### What to produce
Please repeat all of the lines that follow, exactly as written.

- - - - -

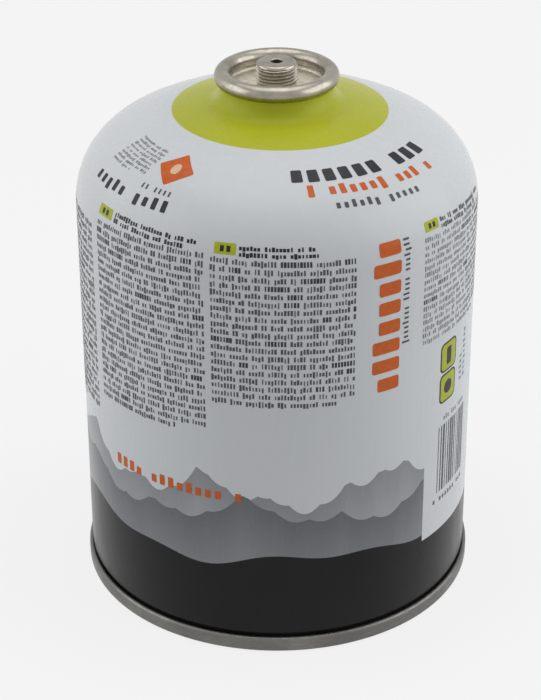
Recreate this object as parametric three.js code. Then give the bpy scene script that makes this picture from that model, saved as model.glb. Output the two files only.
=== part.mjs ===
// A screw-valve gas canister of the 450 g size, in millimetres. +Z is up, and the origin is the centre of the
// ring that it stands on. Every piece is pressed or turned, so each one is a section revolved about the Z axis.
// The can is sealed and holds liquid gas, so its body is one solid from the bottom panel up to the valve.

import * as THREE from "three";

// Can body: drawn steel, printed on the outside.
const bodyRadius = 54;
const bodySheet = 0.4;
const shoulderStart = 112.4;
const shoulderArc = 21;
const shoulderTurn = 63;
const domeArc = 75;
const neckProud = 0.6;
const neckFillet = 4.6;
const neckHeight = 2.7;
const beadRadius = 1.4;

// Bottom end: a domed steel panel. Its double seam with the body is the ring that the canister stands on.
const endSheet = 0.5;
const seamProud = 1;
const seamHeight = 4.4;
const seamFootRound = 0.95;
const seamTopRound = 0.75;
const seamHook = 1.2;
const bodyHook = 2.4;
const bodyTaper = 1.2;
const chuckWallHeight = 6;
const panelRound = 2;
const panelArc = 160;

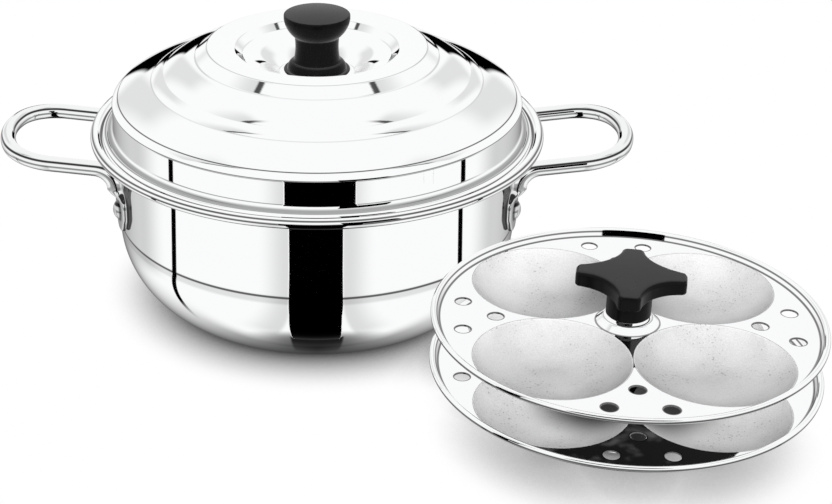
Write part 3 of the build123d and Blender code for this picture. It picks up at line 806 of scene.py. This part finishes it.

- - - - -

### Response to the task
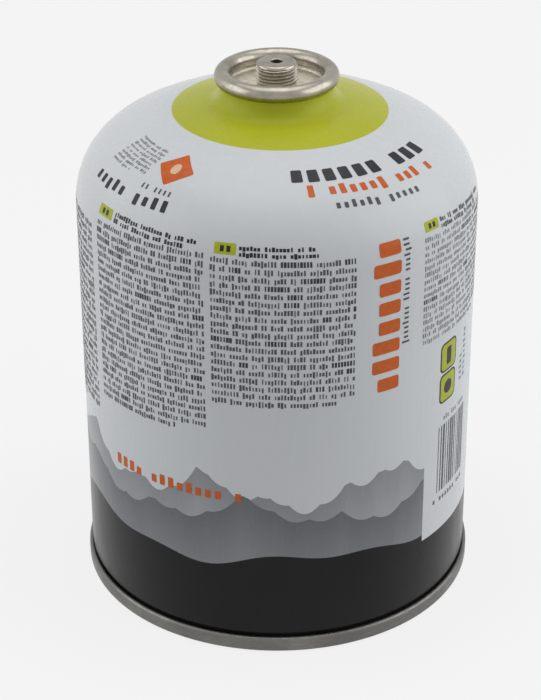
Recreate this object as parametric three.js code. Then give the bpy scene script that makes this picture from that model, saved as model.glb. Output the two files only.
=== part.mjs ===
// A screw-valve gas canister of the 450 g size, in millimetres. +Z is up, and the origin is the centre of the
// ring that it stands on. Every piece is pressed or turned, so each one is a section revolved about the Z axis.
// The can is sealed and holds liquid gas, so its body is one solid from the bottom panel up to the valve.

import * as THREE from "three";

// Can body: drawn steel, printed on the outside.
const bodyRadius = 54;
const bodySheet = 0.4;
const shoulderStart = 112.4;
const shoulderArc = 21;
const shoulderTurn = 63;
const domeArc = 75;
const neckProud = 0.6;
const neckFillet = 4.6;
const neckHeight = 2.7;
const beadRadius = 1.4;

// Bottom end: a domed steel panel. Its double seam with the body is the ring that the canister stands on.
const endSheet = 0.5;
const seamProud = 1;
const seamHeight = 4.4;
const seamFootRound = 0.95;
const seamTopRound = 0.75;
const seamHook = 1.2;
const bodyHook = 2.4;
const bodyTaper = 1.2;
const chuckWallHeight = 6;
const panelRound = 2;
const panelArc = 160;

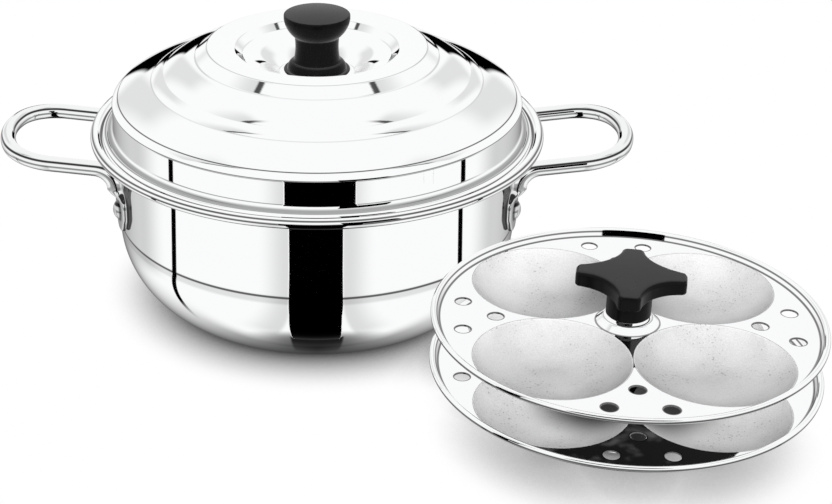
Write part 3 of the build123d and Blender code for this picture. It picks up at line 806 of scene.py. This part finishes it.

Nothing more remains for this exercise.